### Directive
In full and without alteration, give the listing again.
»»
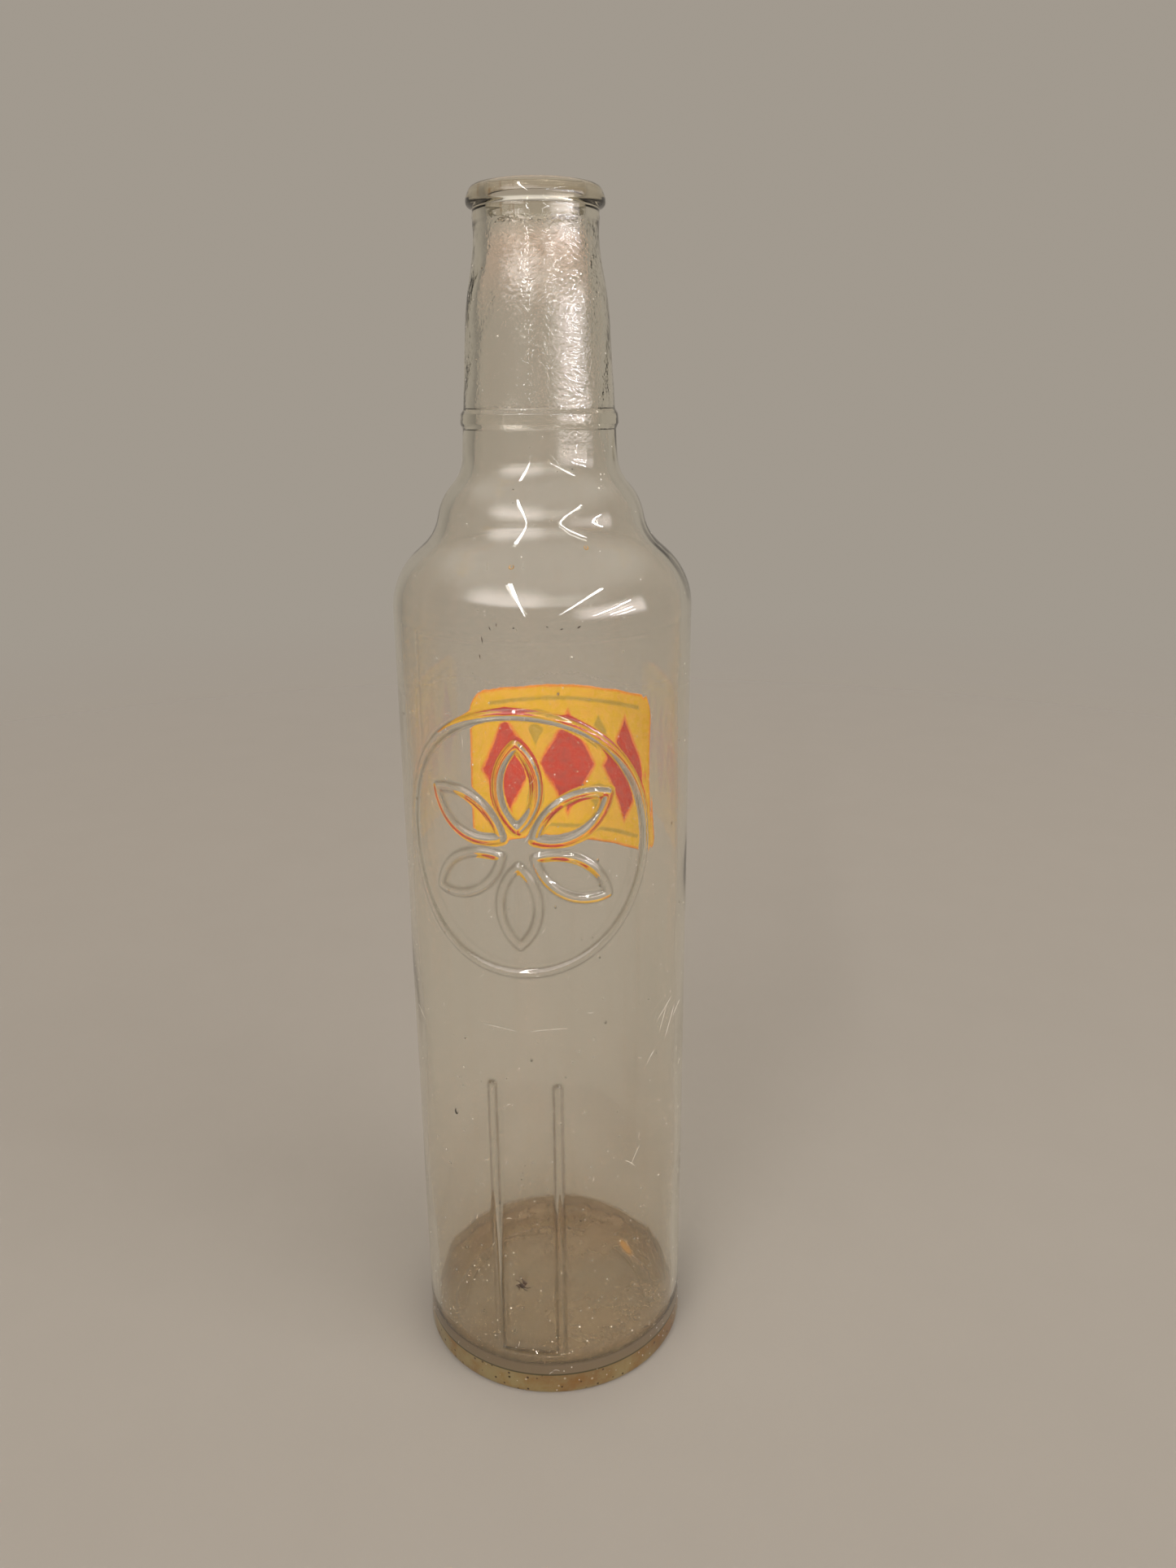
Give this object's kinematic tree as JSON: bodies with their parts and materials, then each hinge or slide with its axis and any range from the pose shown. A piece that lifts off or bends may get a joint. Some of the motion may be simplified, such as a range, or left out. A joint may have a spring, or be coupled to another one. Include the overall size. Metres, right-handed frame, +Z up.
{
  "type": "oil bottle",
  "caption": "Tall clear-glass oil bottle with a stepped shoulder, a long neck with a rolled lip, a raised ring and sight strip on its front and fired colour enamel on its back.",
  "frame": {"origin": "middle of the base, on the surface the bottle stands on", "axes": "+Z up along the bottle's axis; the front with the raised ring faces -Y and the enamel is on the back at +Y; +X is to the right seen from the front"},
  "size_m": [0.08, 0.0817, 0.3296],
  "materials": {
    "glass": "clear moulded glass with a faint grey-olive cast, lightly scuffed",
    "enamel_yellow": "fired yellow enamel, semi-gloss",
    "enamel_red": "fired red enamel, semi-gloss",
    "enamel_dark": "fired near-black enamel, semi-gloss"
  },
  "bodies": {
    "root": {"glass_bottle": "glass", "enamel_yellow_panel": "enamel_yellow", "enamel_red_lozenge_1": "enamel_red", "enamel_red_lozenge_2": "enamel_red", "enamel_red_lozenge_3": "enamel_red", "enamel_dark_rule_lower": "enamel_dark", "enamel_dark_rule_upper": "enamel_dark", "enamel_dark_lozenge_lower_1": "enamel_dark", "enamel_dark_lozenge_lower_2": "enamel_dark", "enamel_dark_lozenge_upper_1": "enamel_dark", "enamel_dark_lozenge_upper_2": "enamel_dark"}
  },
  "joints": []
}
««
### Solution
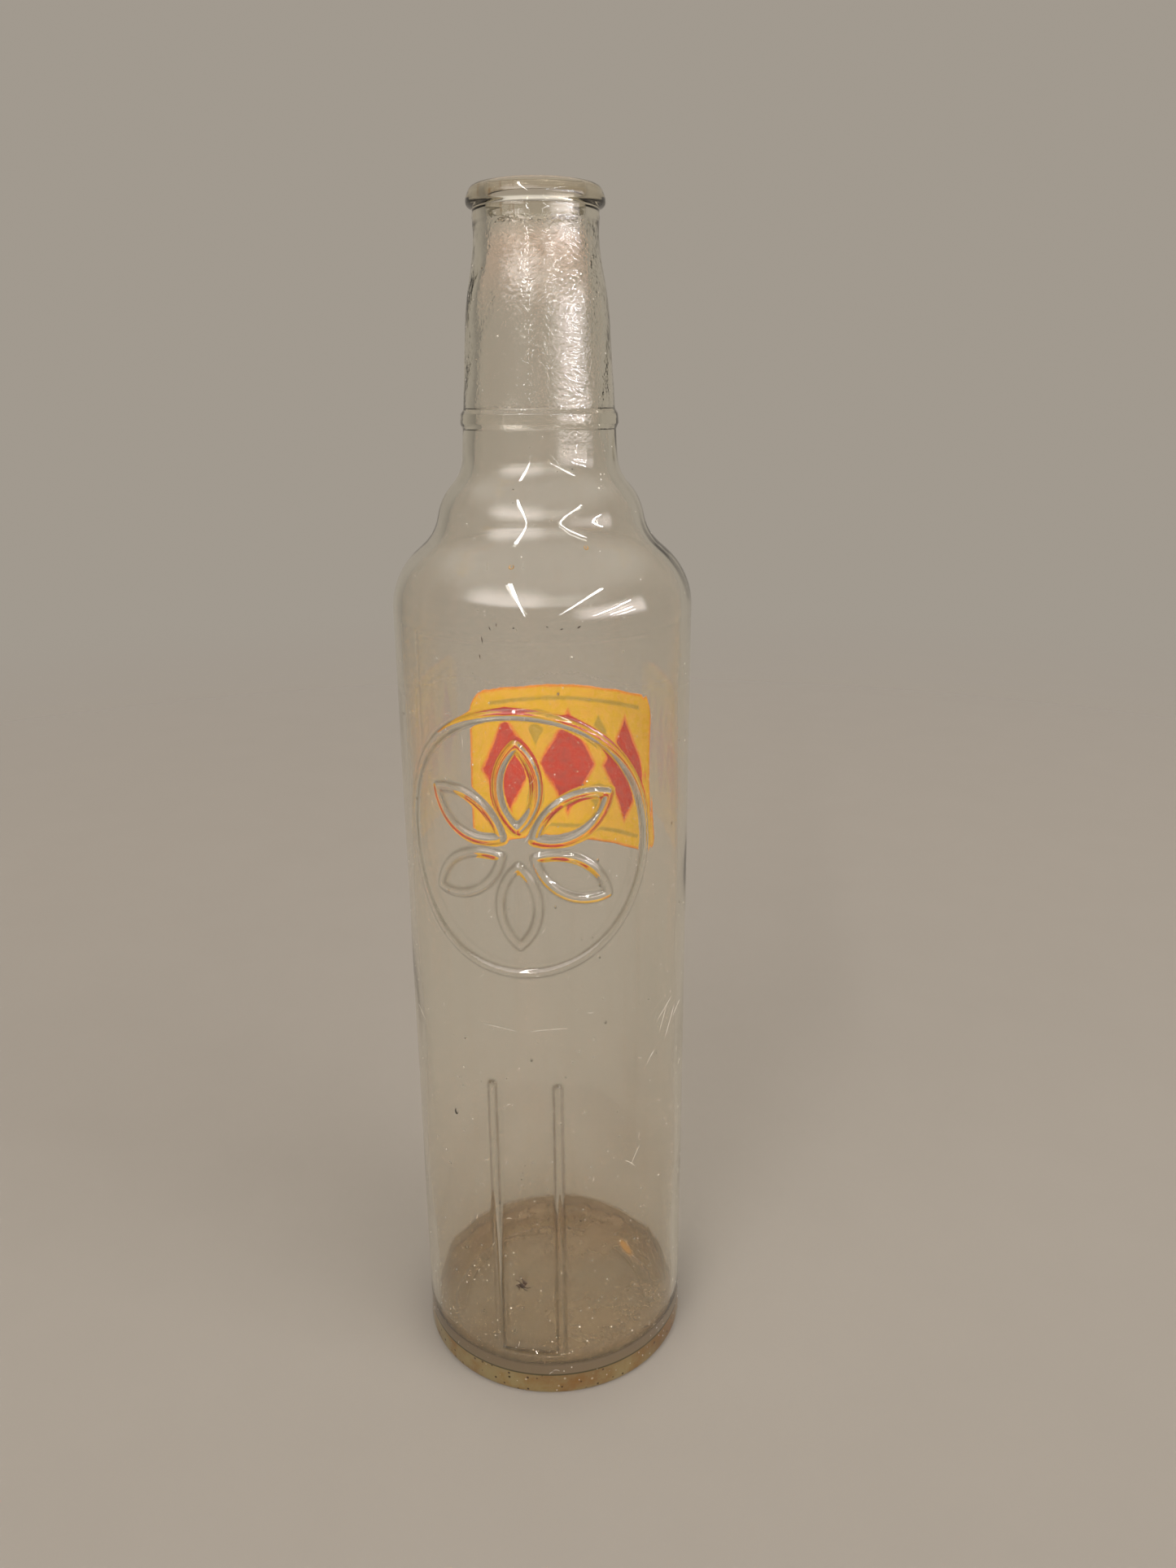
Give this object's kinematic tree as JSON: bodies with their parts and materials, then each hinge or slide with its axis and any range from the pose shown. A piece that lifts off or bends may get a joint. Some of the motion may be simplified, such as a range, or left out. A joint may have a spring, or be coupled to another one. Include the overall size. Metres, right-handed frame, +Z up.
{
  "type": "oil bottle",
  "caption": "Tall clear-glass oil bottle with a stepped shoulder, a long neck with a rolled lip, a raised ring and sight strip on its front and fired colour enamel on its back.",
  "frame": {"origin": "middle of the base, on the surface the bottle stands on", "axes": "+Z up along the bottle's axis; the front with the raised ring faces -Y and the enamel is on the back at +Y; +X is to the right seen from the front"},
  "size_m": [0.08, 0.0817, 0.3296],
  "materials": {
    "glass": "clear moulded glass with a faint grey-olive cast, lightly scuffed",
    "enamel_yellow": "fired yellow enamel, semi-gloss",
    "enamel_red": "fired red enamel, semi-gloss",
    "enamel_dark": "fired near-black enamel, semi-gloss"
  },
  "bodies": {
    "root": {"glass_bottle": "glass", "enamel_yellow_panel": "enamel_yellow", "enamel_red_lozenge_1": "enamel_red", "enamel_red_lozenge_2": "enamel_red", "enamel_red_lozenge_3": "enamel_red", "enamel_dark_rule_lower": "enamel_dark", "enamel_dark_rule_upper": "enamel_dark", "enamel_dark_lozenge_lower_1": "enamel_dark", "enamel_dark_lozenge_lower_2": "enamel_dark", "enamel_dark_lozenge_upper_1": "enamel_dark", "enamel_dark_lozenge_upper_2": "enamel_dark"}
  },
  "joints": []
}